### [Instructions to follow]
Output a verbatim copy of the data, cut off after the line that contains "pale floor, the".
--- start Dataset content ---
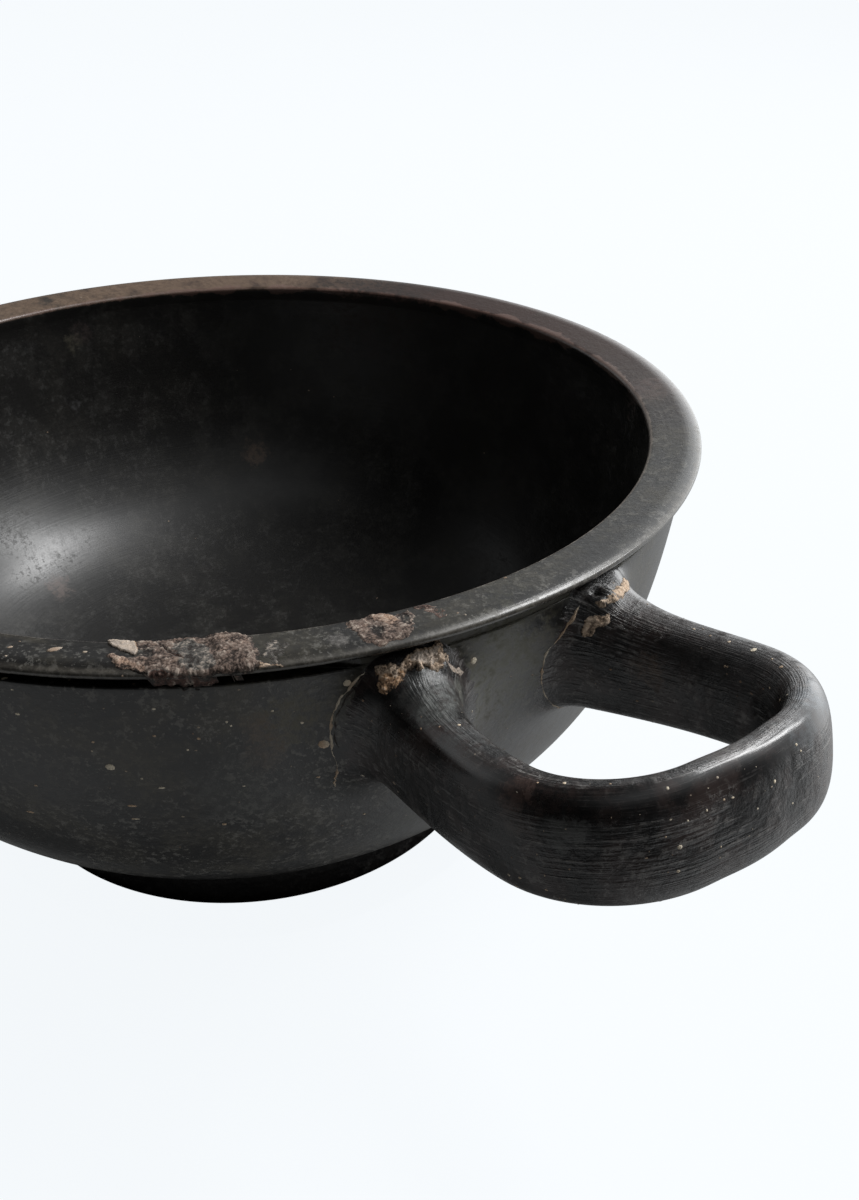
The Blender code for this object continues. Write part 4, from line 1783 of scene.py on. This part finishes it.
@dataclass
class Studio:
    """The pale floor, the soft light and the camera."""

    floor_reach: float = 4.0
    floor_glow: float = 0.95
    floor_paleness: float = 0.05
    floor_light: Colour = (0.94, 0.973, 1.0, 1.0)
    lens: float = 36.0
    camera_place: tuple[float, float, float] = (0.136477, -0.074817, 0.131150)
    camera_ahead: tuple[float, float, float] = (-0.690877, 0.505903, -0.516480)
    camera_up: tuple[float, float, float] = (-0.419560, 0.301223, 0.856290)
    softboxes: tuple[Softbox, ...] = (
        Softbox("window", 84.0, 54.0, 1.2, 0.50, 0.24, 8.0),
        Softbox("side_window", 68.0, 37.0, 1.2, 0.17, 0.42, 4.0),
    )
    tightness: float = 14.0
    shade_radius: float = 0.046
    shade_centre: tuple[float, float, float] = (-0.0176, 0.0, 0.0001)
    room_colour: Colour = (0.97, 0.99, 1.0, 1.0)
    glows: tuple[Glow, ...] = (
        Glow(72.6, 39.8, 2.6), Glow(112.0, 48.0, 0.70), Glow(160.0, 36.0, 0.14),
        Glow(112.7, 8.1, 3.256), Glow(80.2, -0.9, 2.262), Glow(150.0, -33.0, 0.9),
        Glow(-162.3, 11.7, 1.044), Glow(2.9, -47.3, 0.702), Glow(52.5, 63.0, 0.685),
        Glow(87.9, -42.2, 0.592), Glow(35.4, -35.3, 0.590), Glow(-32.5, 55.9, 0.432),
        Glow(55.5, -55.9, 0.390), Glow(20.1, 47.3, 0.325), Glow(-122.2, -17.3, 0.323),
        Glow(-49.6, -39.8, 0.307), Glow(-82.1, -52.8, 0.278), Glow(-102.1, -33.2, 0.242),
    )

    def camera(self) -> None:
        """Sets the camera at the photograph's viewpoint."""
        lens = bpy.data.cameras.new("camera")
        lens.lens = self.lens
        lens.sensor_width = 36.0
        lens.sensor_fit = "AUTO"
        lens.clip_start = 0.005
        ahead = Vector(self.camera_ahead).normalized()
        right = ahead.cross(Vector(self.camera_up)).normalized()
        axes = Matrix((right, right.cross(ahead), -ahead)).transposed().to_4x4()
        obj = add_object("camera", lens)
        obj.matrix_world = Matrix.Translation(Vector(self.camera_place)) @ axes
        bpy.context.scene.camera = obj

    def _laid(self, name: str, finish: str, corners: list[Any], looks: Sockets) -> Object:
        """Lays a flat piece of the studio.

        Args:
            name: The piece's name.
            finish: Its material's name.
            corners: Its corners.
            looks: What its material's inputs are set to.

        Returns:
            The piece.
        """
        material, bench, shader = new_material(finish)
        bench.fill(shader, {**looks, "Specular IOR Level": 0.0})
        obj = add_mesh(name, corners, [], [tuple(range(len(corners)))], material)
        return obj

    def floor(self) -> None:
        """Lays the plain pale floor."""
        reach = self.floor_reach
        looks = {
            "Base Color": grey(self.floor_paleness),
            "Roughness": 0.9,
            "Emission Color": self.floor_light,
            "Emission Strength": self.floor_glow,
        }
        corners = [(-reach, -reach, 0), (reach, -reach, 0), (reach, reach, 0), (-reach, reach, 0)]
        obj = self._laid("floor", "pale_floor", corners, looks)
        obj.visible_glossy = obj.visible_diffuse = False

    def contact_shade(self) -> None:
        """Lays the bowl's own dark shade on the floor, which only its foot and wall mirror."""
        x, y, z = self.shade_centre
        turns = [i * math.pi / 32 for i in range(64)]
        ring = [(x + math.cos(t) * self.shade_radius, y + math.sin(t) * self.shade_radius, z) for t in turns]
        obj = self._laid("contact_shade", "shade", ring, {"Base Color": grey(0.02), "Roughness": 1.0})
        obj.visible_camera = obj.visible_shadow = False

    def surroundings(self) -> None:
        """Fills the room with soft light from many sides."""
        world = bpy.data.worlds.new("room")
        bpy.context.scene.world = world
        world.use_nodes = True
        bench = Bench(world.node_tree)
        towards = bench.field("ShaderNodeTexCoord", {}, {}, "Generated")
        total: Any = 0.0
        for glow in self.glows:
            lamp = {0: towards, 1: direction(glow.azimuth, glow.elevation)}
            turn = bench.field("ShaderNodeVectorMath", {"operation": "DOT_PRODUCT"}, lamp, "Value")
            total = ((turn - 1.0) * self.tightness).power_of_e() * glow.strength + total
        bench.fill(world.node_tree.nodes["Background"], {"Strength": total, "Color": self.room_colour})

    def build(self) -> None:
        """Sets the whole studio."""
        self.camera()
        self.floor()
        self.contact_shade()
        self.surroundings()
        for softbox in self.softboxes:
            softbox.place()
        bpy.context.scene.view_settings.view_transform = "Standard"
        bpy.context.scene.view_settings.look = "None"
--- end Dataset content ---
### [Written solution]
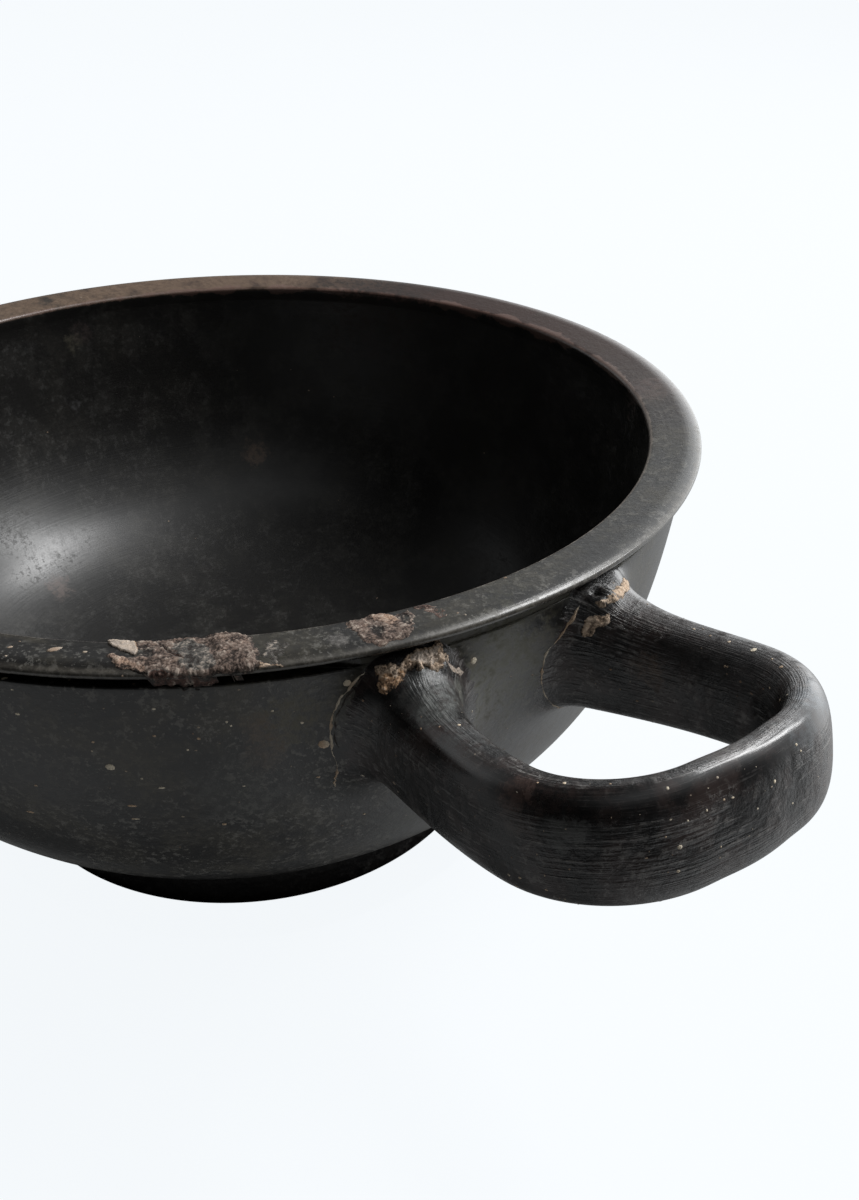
The Blender code for this object continues. Write part 4, from line 1783 of scene.py on. This part finishes it.
@dataclass
class Studio:
    """The pale floor, the soft light and the camera."""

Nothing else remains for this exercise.